Start of Record excerpts

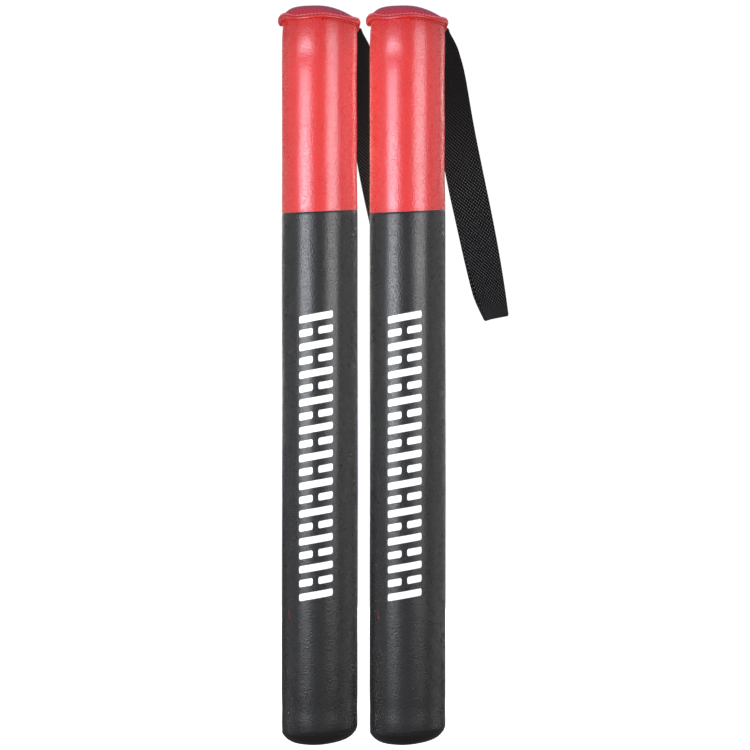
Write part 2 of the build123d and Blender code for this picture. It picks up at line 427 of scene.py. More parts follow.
def inflate(piece, held):
    """Swells a closed skin by cloth simulation from its held points, and keeps the result."""
    scene = bpy.context.scene
    pins = piece.vertex_groups.new(name="held")
    pins.add(held, 1.0, "REPLACE")
    swell = piece.modifiers.new("swell", "CLOTH")
    swell.settings.quality = 8
    swell.settings.use_pressure = True
    swell.settings.uniform_pressure_force = SWELL_PRESSURE
    swell.settings.vertex_group_mass = pins.name
    swell.settings.effector_weights.gravity = 0
    for step in range(1, SWELL_FRAMES + 1):
        scene.frame_set(step)
    swollen = piece.evaluated_get(bpy.context.evaluated_depsgraph_get())
    moves = [after.co - before.co for before, after in zip(piece.data.vertices, swollen.to_mesh().vertices)]
    swollen.to_mesh_clear()
    piece.modifiers.remove(swell)
    piece.vertex_groups.remove(pins)
    scene.frame_set(1)
    for vertex, move in zip(piece.data.vertices, moves):
        if move.length > SWELL_LIMIT:
            move = move.normalized() * SWELL_LIMIT
        vertex.co += move


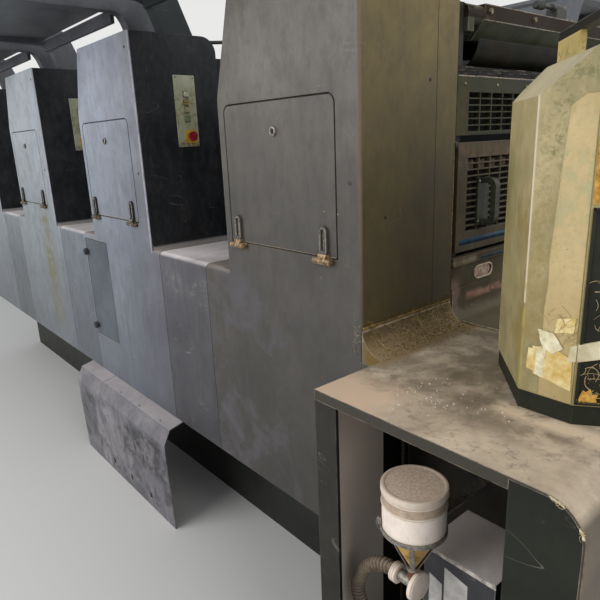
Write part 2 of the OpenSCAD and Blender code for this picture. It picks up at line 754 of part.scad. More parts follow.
// Closed part of a cabinet from x0 on, up to the slab and beyond it to the rolled sheet
module end_block(x0) {
    end_outline(x0, cab_h);
    end_outline(near_x + slab_end, table_z - end_sheet_t);
}
module cabinet_frame() color(frame_green) translate([cab_x, -table_y, 0]) {
    cube([wall_t, cab_d, cab_h]);
    cube([post_w, wall_t, cab_h]);
    translate([wall_t, cab_d - wall_t, 0]) cube([post_w + bay_w - wall_t, wall_t, cab_h]);
    translate([wall_t, wall_t, shelf_z - wall_t]) cube([post_w + bay_w - wall_t, cab_d - 2 * wall_t, wall_t]);
    translate([post_w - riser_r + 1, table_reach + 2 * riser_r, shelf_z - 1])
        cylinder(h = cab_h - shelf_z + 1, r = riser_r);
    translate(hose_path[len(hose_path) - 1] + [near_x - cab_x, table_reach, -collar_h - 1])
        cylinder(h = collar_h + 1, r = collar_r);
}
module cabinet_body() color("#262822") {
    across(-table_y, cab_d) end_block(near_x + slab_end);
    across(-table_y + cab_d, table_y - cab_d - table_inner) end_block(cab_x);
}
module far_cabinet() color(frame_green) across(table_inner, table_y - table_inner) end_block(cab_x);
module decks() color(guard_grey) {
    walk_decks();
    across(-table_inner, 2 * table_inner) end_outline(near_x + 4, table_z - deck_drop);
    across(-table_inner, 2 * table_inner) translate([end_x - end_sheet_t - 1, 0])
        square([end_sheet_t + 1, table_z - deck_drop]);
}

// Powder sprayer in the bay, on an arm from the back wall
pot_x = near_x + 328;
pot_y = -half_w - 170;
bay_back_y = -table_y + cab_d - wall_t;
pot_z = pot_top_z - lid_h - pot_h;
cone_top_r = pot_r - 6;
outlet_r = 10;
lid_rim = 13;
lid_sink = 4;
band_h = 9;
module at_pot(z) translate([pot_x, pot_y, z]) children();
module powder_lid() color("#a8a29a") at_pot(pot_z + pot_h) difference() {
    cylinder(h = lid_h, r = pot_r + 2);
    translate([0, 0, lid_h - lid_sink]) cylinder(h = lid_sink + 1, r = pot_r + 2 - lid_rim);
}
module powder_cone() color("#b08a45") at_pot(pot_z - cone_h)
    rotate_extrude() polygon([[0, 0], [outlet_r, 0], [cone_top_r, cone_h], [0, cone_h]]);

// Tee under the cone, along the press: the hose's cuff on one end, a round cap on the other
tee_r = 15;
tee_from = -60;
tee_to = 10;
tee_z = 742;
riser_pipe_r = 9;
cuff_r = 24;
cuff_len = 20;
cap_r = 38;
cap_t = 10;
module at_tee(x) at_pot(tee_z) translate([x, 0, 0]) rotate([0, 90, 0]) children();
module powder_pot() color(pot_beige) {
    at_pot(pot_z) cylinder(h = pot_h, r = pot_r);
    at_tee(tee_to) cylinder(h = cap_t, r = cap_r);
    at_tee(tee_from) difference() {
        cylinder(h = cuff_len, r = cuff_r);
        translate([0, 0, -1]) cylinder(h = cuff_len + 2, r = tee_r);
    }
}
module powder_bracket() color(bare_steel) {
    at_pot(pot_z - band_h) {
        difference() {
            cylinder(h = band_h, r = pot_r + 1);
            translate([0, 0, -1]) cylinder(h = band_h + 2, r = cone_top_r + 1);
        }
        translate([0, pot_r, 0]) cube([30, bay_back_y - pot_y - pot_r, band_h]);
    }
    at_tee(tee_from) cylinder(h = tee_to - tee_from, r = tee_r);
    at_pot(tee_z) cylinder(h = pot_z - cone_h - tee_z, r = riser_pipe_r);
}
spray_box_x = 298;
module spray_box() color("#4c4d50") translate([near_x + spray_box_x, bay_back_y - spray_box_d, shelf_z])
    cube([spray_box_w, spray_box_d, spray_box_h]);

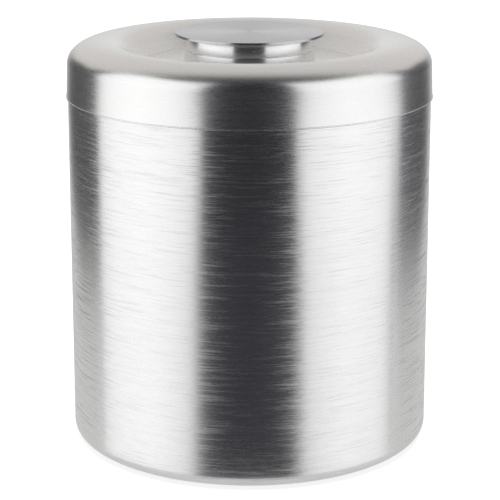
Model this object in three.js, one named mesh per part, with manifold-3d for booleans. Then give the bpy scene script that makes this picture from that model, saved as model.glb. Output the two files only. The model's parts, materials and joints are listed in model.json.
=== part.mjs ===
// Insulated round ice bucket with a lift-off lid.
// Millimetres, +Z up. The origin is the centre of the footprint, on the surface the bucket stands on.
//
// Bucket: drawn aluminium shell, moulded liner hung from the shell's in-turned top edge,
// foam between the two, and one central screw from below that pulls the liner down.
// Lid: spun aluminium cover over a moulded plug filled with foam, and one central screw
// that runs up through a clamp sleeve into the knob.

import * as THREE from 'three';
import { mergeVertices } from 'three/addons/utils/BufferGeometryUtils.js';
import Module from 'manifold-3d';

const wasm = await Module();
wasm.setup();

// ---------------------------------------------------------------- driving dimensions
const GAP = 0.3; // clearance kept between neighbouring pieces

// bucket shell
const BODY_R = 115.0; // outer radius of the straight wall
const SHELL_T = 1.2; // sheet thickness
const SHELL_Z0 = 0.8; // underside of the shell's standing rim
const SHELL_TOP = 222.0; // top of the shell, just under the lid's edge
const CORNER_R = 8.0; // outer radius of the bottom corner
const BASE_STEP = 1.5; // height of the base panel above the standing rim
const POCKET_R = 11.5; // radius of the screw pocket in the base
const POCKET_H = 6.0; // depth of that pocket
const FLANGE_IN_R = 108.0; // inner radius of the shell's in-turned top edge

// liner
const WELL_TOP_R = 100.8; // inner radius of the ice well at its mouth
const WELL_BOT_R = 98.3; // inner radius of the ice well near its floor
const WELL_FLOOR = 16.5; // height of the ice well's floor
const LINER_T = 2.2; // wall thickness
const RIM_TOP = 225.5; // top of the liner's rim
const RIM_R = 112.6; // outer radius of the liner's rim

// lid
const LID_R = 115.55; // outer radius of the lid's skirt
const LIP_R = 116.2; // outer radius of the thin turned-out edge
const LIP_Z = SHELL_TOP + GAP; // underside of that edge
const LID_T = 1.0; // sheet thickness
const CREST_R = 93.35; // radius of the lid's highest ring
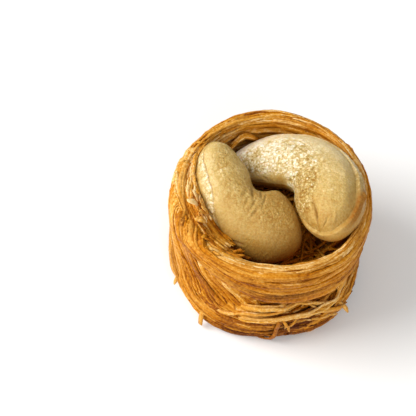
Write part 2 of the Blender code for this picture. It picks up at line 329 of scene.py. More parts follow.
@dataclass(frozen=True)
class RoastedCashew:
    """Roasted cashew: cream, more golden where the roasting caught it, with a waxy sheen.

    Its dried outer layer is finely crackled, with pale lumps and painted shade in the cracks between
    them, and bits of brown skin are left in the seam.
    """

    name: str = "roasted_cashew_flesh"
    stops: Stops = (
        (0.0, "#9C641E"), (0.25, "#B1863C"), (0.5, "#C9A963"), (0.75, "#E8D19C"), (1.0, "#FFF5DC"))
    skin: str = "#9A6014"
    blotch_size: float = 3.2
    mottle_size: float = 0.42
    speck_spacing: float = 1.7
    crackle_size: float = 0.6
    cobble_size: float = 0.66
    stirring: float = 0.5
    painted_crack_shade: float = 0.22
    crack_depth: float = 0.35

    def build(self) -> bpy.types.Material:
        """Makes the material."""
        shader = Shader(self.name)
        place = shader.place()
        pale, brown, crackled = (shader.attribute(name) for name in ("pale", "brown", "crackle"))
        blotch = shader.noise(place, self.blotch_size, 3.0).outputs["Fac"]
        mottle = shader.noise(place, self.mottle_size, 5.0, 0.65)
        stirred = shader.node("VectorMath", {
            0: mottle.outputs["Color"], 1: (self.stirring * MM,) * 3, 2: place}, operation="MULTIPLY_ADD")
        cobbles = shader.cells(stirred.outputs[0], self.cobble_size, "DISTANCE_TO_EDGE")
        dents = shader.maths("MULTIPLY", shader.between(cobbles, 0.0, 0.16, 1.0, 0.0), crackled)
        broad = shader.maths("MULTIPLY_ADD", blotch, 0.24, -0.12)
        fine = shader.maths("MULTIPLY_ADD", mottle.outputs["Fac"], 0.46, -0.23)
        # Painted shade in the cracks between the flakes.
        paler = shader.maths("MULTIPLY_ADD", dents, -self.painted_crack_shade, pale)
        level = shader.maths("ADD", shader.maths("ADD", broad, fine), paler, clamp=True)
        dots = shader.between(shader.cells(place, self.speck_spacing, "F1"), 0.03, 0.08, 0.45, 0.0)
        ragged = shader.between(mottle.outputs["Fac"], 0.38, 0.54, 0.55, 1.0)
        spots = shader.maths("MAXIMUM", dots, shader.maths("MULTIPLY", brown, ragged))
        crackle = shader.noise(place, self.crackle_size, 5.0, 0.62).outputs["Fac"]
        height = shader.maths("MULTIPLY_ADD", dents, -self.crack_depth, crackle)
        strength = shader.maths("MULTIPLY_ADD", crackled, 0.25, 0.7)
        return shader.finish({
            "Base Color": shader.mix(spots, shader.colours(level, self.stops), linear(self.skin)),
            "Normal": shader.bump(height, 0.36, strength),
            "Roughness": shader.maths("MULTIPLY_ADD", brown, 0.4, 0.33),
            "Specular IOR Level": 0.24,
            "IOR": 1.48,
            "Subsurface Weight": 0.22,
            "Subsurface Radius": (1.0, 0.55, 0.22),
            "Subsurface Scale": 1.1 * MM,
        })


@dataclass(frozen=True)
class PaleTable:
    """A plain matt white table top."""

    name: str = "pale_table"
    colour: str = "#F7F6F4"

    def build(self) -> bpy.types.Material:
        """Makes the material."""
        return Shader(self.name).finish({"Base Color": linear(self.colour), "Roughness": 0.8})


@dataclass
class Wall:
    """The cup's wall: its section, turned about the nest's axis and made uneven by hand.

    A place on it is an angle round the nest and a distance along the section, which runs from the
    foot up the outside, over the rim and down the inside to the middle of the floor.
    """

    radius: float = 20.6
    height: float = 26.8
    floor: float = 14.6
    thickness: float = 3.1
    thinner: float = 1.3
    foot_oval: float = 0.75
    foot_corners: float = 0.55
    rim_oval: float = 0.45
    rim_corners: float = 0.3
    rim_flare: float = 0.2
    lean: float = 0.6
    rim_wave: float = 0.45
    waist: float = 0.9
    slimmer: float = 0.65
    overhang: float = 1.4
    points: np.ndarray = field(init=False)
    distances: np.ndarray = field(init=False)
    top: int = field(init=False)
    crest: float = field(init=False)
    length: float = field(init=False)

    def __post_init__(self) -> None:
        """Works out the section's curve."""
        self.points = self.smooth(self.outline(), 16)
        steps = np.hypot(*np.diff(self.points, axis=0).T)
        self.distances = np.concatenate([[0.0], np.cumsum(steps)])
        self.top = int(np.argmax(self.points[:, 1]))
        self.crest = float(self.distances[self.top])
        self.length = float(self.distances[-1])

    def outline(self) -> np.ndarray:
        """The section as radius and height, from the foot to the floor's middle."""
        radius, height, inner = self.radius, self.height, self.radius - self.thickness
        return np.array([
            (radius * 0.935, 0.0),
            (radius * 0.995, height * 0.08),
            (radius, height * 0.26),
            (radius * 0.98, height * 0.47),
            (radius * 0.99, height * 0.68),
            (radius * 0.99, height * 0.86),
            (radius * 0.965, height * 0.965),
            (radius * 0.93, height),
            (inner + 0.4, height * 0.965),
            (inner, height * 0.86),
            (inner - 0.4, height * 0.70),
            (inner - 1.2, self.floor + 2.0),
            (inner - 3.4, self.floor + 0.5),
            (inner * 0.4, self.floor),
            (0.0, self.floor),
        ])

    @staticmethod
    def smooth(points: np.ndarray, steps: int) -> np.ndarray:
        """A Catmull-Rom curve through points.

        Args:
            points: the points, one a row.
            steps: how many pieces each span is cut into.

        Returns:
            The curve's points, one a row.
        """
        ends = np.vstack([points[:1], points, points[-1:]])
        curve = []
        for a, b, c, d in zip(ends, ends[1:], ends[2:], ends[3:]):
            for t in np.arange(steps) / steps:
                curve.append(0.5 * (2 * b + (c - a) * t + (2 * a - 5 * b + 4 * c - d) * t**2
                                    + (3 * b - a - 3 * c + d) * t**3))
        return np.vstack(curve + [points[-1]])

    def section(self, distance: np.ndarray) -> np.ndarray:
        """The radius and the height, in two rows, at distances along the section."""
        return np.array([np.interp(distance, self.distances, values) for values in self.points.T])

    def rise(self, height: np.ndarray) -> np.ndarray:
        """The distance along the section at a height on the outside."""
        return np.interp(height, self.points[: self.top + 1, 1], self.distances[: self.top + 1])

    def sink(self, height: float) -> float:
        """The distance along the section at a height on the inside."""
        return float(np.interp(-height, -self.points[self.top :, 1], self.distances[self.top :]))

    def collar_edge(self, angle: np.ndarray) -> np.ndarray:
        """The height of the collar's lower edge, high at the left and halfway down at the right."""
        slope = 14.6 + 8.6 * ramp(300.0, 225.0, angle) - 2.4 * ramp(295.0, 340.0, angle)
        return slope + 1.3 * hump(290.0, 16.0, angle)

    def recess(self, angle: np.ndarray, height: np.ndarray) -> np.ndarray:
        """How hollow the outside is under the collar, at the front and right, from 0 to 1."""
        turned = wrap(angle, 90.0)
        edge = self.collar_edge(turned)
        under_collar = hump(edge - 2.3, 1.9, height) * ramp(252.0, 272.0, turned) * ramp(356.0, 330.0, turned)
        fanned = ramp(206.0, 226.0, turned) * ramp(272.0, 258.0, turned)
        fanned = fanned * ramp(edge + 0.5, edge - 0.7, height)
        near_foot = hump(6.0, 1.4, height) * hump(297.0, 12.0, turned)
        return np.clip(under_collar + 0.42 * fanned * ramp(8.6, 11.0, height) + 0.8 * near_foot, 0.0, 1.0)

    def slim(self, angle: np.ndarray, height: np.ndarray) -> np.ndarray:
        """How much nearer the axis the outside is: up the right side, and low at the front and left."""
        turned = wrap(angle, -180.0)
        right = ramp(98.0, 72.0, turned) * ramp(-42.0, -18.0, turned) * ramp(5.0, 13.0, height)
        front = hump(-72.0, 15.0, turned) * ramp(9.0, 5.0, height)
        left = hump(-145.0, 14.0, turned) * ramp(12.0, 7.0, height)
        return self.slimmer * (right + front + left)

    def lay(self, angle: np.ndarray, distance: np.ndarray, lift: np.ndarray) -> tuple[np.ndarray, np.ndarray]:
        """Places on the wall.

        Args:
            angle: angles round the nest.
            distance: distances along the section.
            lift: heights out of the wall.

        Returns:
            The points and the directions out of the wall, one a row.
        """
        distance = np.clip(distance, 0.0, self.length)
        radius, height = self.section(distance)
        run_r, run_z = self.section(distance + 0.15) - self.section(distance - 0.15)
        size = np.hypot(run_r, run_z)
        out_r, out_z = run_z / size, -run_r / size

        radians = np.radians(angle)
        share = height / self.height
        off_front = np.abs((radians + 1.15 + math.pi) % (2.0 * math.pi) - math.pi)
        waist = hump(0.50, 0.09, share) * ramp(1.6, 0.4, off_front)
        outside = ramp(self.radius * 0.8, self.radius * 0.93, radius)
        foot = self.foot_oval * np.cos(2.0 * (radians + 1.26))
        foot = foot + self.foot_corners * np.cos(3.0 * radians + 0.9)
        rim = self.rim_oval * np.cos(2.0 * (radians - 0.73)) + self.rim_corners * np.cos(3.0 * radians + 2.2)
        rim = rim + self.rim_flare
        inside = ramp(self.crest, self.crest + 2.5, distance)
        thinner = self.thinner * np.maximum(np.cos(radians), 0.0) ** 2 * inside
        radius = radius + (foot + (rim - foot) * share + thinner) * ramp(0.0, self.radius * 0.6, radius)
        radius = radius - (self.waist * waist + self.slim(angle, height)) * outside
        lift = lift - self.overhang * self.recess(angle, height) * (distance < self.crest)
        height = height - self.rim_wave * np.sin(2.0 * radians + 0.3) * share**3
        radius = radius + out_r * lift
        height = height + out_z * lift
        x = radius * np.cos(radians) - self.lean * share
        points = np.stack([x, radius * np.sin(radians), height], axis=1)
        outward = np.stack([out_r * np.cos(radians), out_r * np.sin(radians), out_z], axis=1)
        return points, outward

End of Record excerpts

**Required work**
Find the word "manifold" in the data and show each line that holds it.

**Expected answer**
Model this object in three.js, one named mesh per part, with manifold-3d for booleans. Then give the bpy scene script that makes this picture from that model, saved as model.glb. Output the two files only. The model's parts, materials and joints are listed in model.json.
import Module from 'manifold-3d';